# Schwinn Mark IV Jaguar question about decals



## The X-1 (Dec 26, 2020)

Hi, longtime reader, first time post-er to the forum. Please be kind!  

Okay, this could be a stupid question, but I saw a Schwinn Mark IV Jaguar with not one but two identifying "Schwinn" decals - one on the tank, and one on top frame bar.  I have not seen this before - is this typical and I'm just an idiot? - Or is this an error? -  Or is this someone trying to cloak a different bike as a Mark IV jaguar?


----------



## westwildcats (Dec 27, 2020)

Non-Jaguar frame with a Jaguar tank.  That tank with that style of "Schwinn" lettering font was made from 1959 to '62, and are getting more difficult to find in nice shape.
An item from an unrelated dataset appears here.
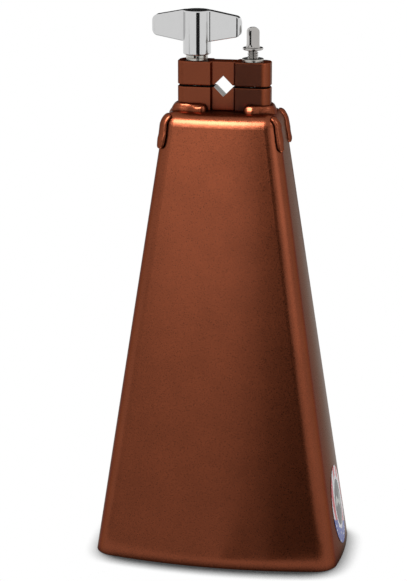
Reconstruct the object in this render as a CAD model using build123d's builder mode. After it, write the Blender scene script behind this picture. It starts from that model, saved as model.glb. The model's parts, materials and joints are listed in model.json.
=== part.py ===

The three speed tanks have a notch in both the front and the bottom of the tank, to allow the shifter cable to pass through the tank internally.  The tanks for the one and two speeds don't have the notches.  Must say, that's a pretty distracting look.


----------



## The X-1 (Dec 27, 2020)

Thank you so much westwildcats!  I assumed the same.  My thought was that it was a Corvette frame that someone added the Jaguar tank.

And I agree, it's like having two chevy bowties on the front end of a Camaro - weird and excessive.


----------